Do companies incorporated pre 2009 have model articles?
They may do if they have if they have modernised their articles to adopt the MA or an amended version of the MA. If not then they will have Table A articles which were the articles under CA 1985.
What is a sleeping partner in a partnership?
They do not make day-to-day decisions and only make fundamental decisions about the business.
What is the definition of a partnership?
A partnership is formed when two or more people are carrying on a business in common with a view to profit.
When does the tax year run from?
The tax year runs from 6 April until 5 April the following year. This means that an individual will pay tax on all income earned between these dates.

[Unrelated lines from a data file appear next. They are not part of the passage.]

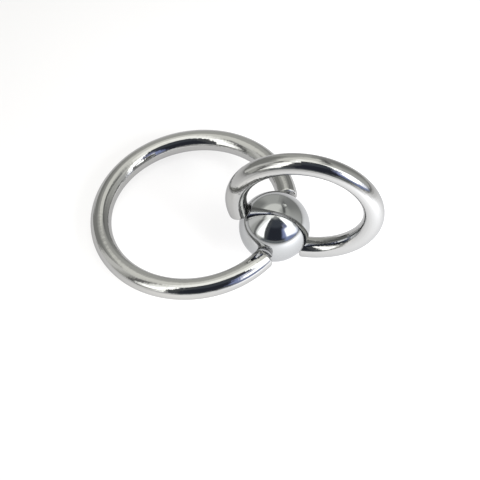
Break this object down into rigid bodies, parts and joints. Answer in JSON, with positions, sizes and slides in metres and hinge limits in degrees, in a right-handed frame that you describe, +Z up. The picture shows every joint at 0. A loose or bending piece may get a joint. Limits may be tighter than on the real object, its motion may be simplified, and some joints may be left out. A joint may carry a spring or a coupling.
{
  "type": "captive bead ring with a second ring on the same bead",
  "caption": "Body jewellery of polished steel: a dimpled round bead held captive in the gap of a large wire ring and of a small one.",
  "frame": {"origin": "on the surface the part lies on, below the middle of its box", "axes": "+Z up; +X along the part's longest way and in the plane of the small ring, towards the small ring; +Y away from the viewer"},
  "size_m": [0.0332, 0.0238, 0.0178],
  "materials": {
    "ring_steel": "mirror-polished surgical steel",
    "bead_steel": "mirror-polished surgical steel"
  },
  "bodies": {
    "root": {"big_ring": "ring_steel"},
    "bead_body": {"bead": "bead_steel"},
    "small_ring_body": {"small_ring": "ring_steel"}
  },
  "joints": [
    {"name": "bead_turn", "type": "hinge", "parent": "root", "child": "bead_body", "pos_m": [0.0045, -0.00141, 0.00433], "axis": [0.1491, 0.9888, 0], "continuous": true},
    {"name": "small_ring_swing", "type": "hinge", "parent": "bead_body", "child": "small_ring_body", "pos_m": [0.0045, -0.00141, 0.00433], "axis": [0.8171, 0, -0.5764], "range_deg": [-30, 40]}
  ]
}
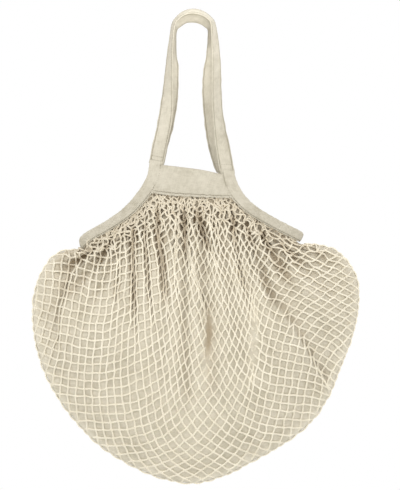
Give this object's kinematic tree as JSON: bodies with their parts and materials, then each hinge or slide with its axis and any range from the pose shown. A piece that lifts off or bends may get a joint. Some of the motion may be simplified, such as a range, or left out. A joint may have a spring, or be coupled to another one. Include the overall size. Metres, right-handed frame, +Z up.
{
  "type": "mesh produce bag",
  "caption": "Gathered cotton net pouch with a thin lining, cloth mouth bands, bound sides and two stitched strap handles.",
  "frame": {"origin": "hanging point: the underside of the handles where they bend over a hook or a hand", "axes": "+Z up along the bag's height, +X along its width to the right when seen from the front, -Y out of the front wall"},
  "size_m": [0.4215, 0.076, 0.6158],
  "materials": {
    "net_yarn": "undyed cotton yarn, matt",
    "lining_cloth": "thin undyed plain-weave cotton, matt",
    "canvas": "undyed cotton canvas, fine weave, matt",
    "thread": "undyed cotton sewing thread"
  },
  "bodies": {
    "sack": {"net_pouch": "net_yarn", "lining": "lining_cloth"},
    "front_mouth": {"front_band": "canvas", "front_left_binding": "canvas", "front_right_binding": "canvas", "front_band_stitching": "thread", "front_left_binding_stitching": "thread", "front_right_binding_stitching": "thread"},
    "rear_mouth": {"rear_band": "canvas", "rear_left_binding": "canvas", "rear_right_binding": "canvas", "rear_band_stitching": "thread", "rear_left_binding_stitching": "thread", "rear_right_binding_stitching": "thread"},
    "front_grip": {"front_handle": "canvas", "front_handle_stitching": "thread", "front_handle_join_stitching": "thread"},
    "rear_grip": {"rear_handle": "canvas", "rear_handle_stitching": "thread", "rear_handle_join_stitching": "thread"}
  },
  "joints": [
    {"name": "front_mouth_opening", "type": "hinge", "parent": "sack", "child": "front_mouth", "pos_m": [0, 0, -0.297], "axis": [1, 0, 0], "range_deg": [0, 25], "stiffness_Nm_per_rad": 0.3, "springref_deg": -8.59},
    {"name": "rear_mouth_opening", "type": "hinge", "parent": "sack", "child": "rear_mouth", "pos_m": [0, 0, -0.297], "axis": [-1, 0, 0], "range_deg": [0, 25], "stiffness_Nm_per_rad": 0.3, "springref_deg": -8.59},
    {"name": "front_handle_swing", "type": "hinge", "parent": "front_mouth", "child": "front_grip", "pos_m": [-0.0052, -0.0155, -0.187], "axis": [0.9915, 0, -0.1299], "range_deg": [0, 150]},
    {"name": "rear_handle_swing", "type": "hinge", "parent": "rear_mouth", "child": "rear_grip", "pos_m": [-0.0052, 0.0155, -0.187], "axis": [-0.9915, 0, 0.1299], "range_deg": [0, 150]}
  ]
}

The tax year is described by reference to the calendar years which it straddles. So the tax year
beginning on 6 April 2023 and ending on 5 April 2024 is referred to as the tax year 2023/24.
What happens if the requirement to authorise a loan to directors is breached?
The transaction/arrangement is voidable at the instance of the company. *
The director who loan the money from the company and any director who authorised it are liable to account to the company for any gain they have made and are jointly and severally liable to indemnify the company for any loss or damage resulting from the transaction or arrangement.
It is unlikely the board will avoid it if they authorised it. It is more likely that if the company becomes insolvent, an insolvency practitioner would avoid it to pursue the director for immediate repayment of the loan.
What is the deadline for updating the register of members?
The deadline is two months after the transfer was lodged with the company.
If the company has elected to keep this information at Companies House, they must instead notify the registrar of the share registration as soon as practicable with a deadline of two months.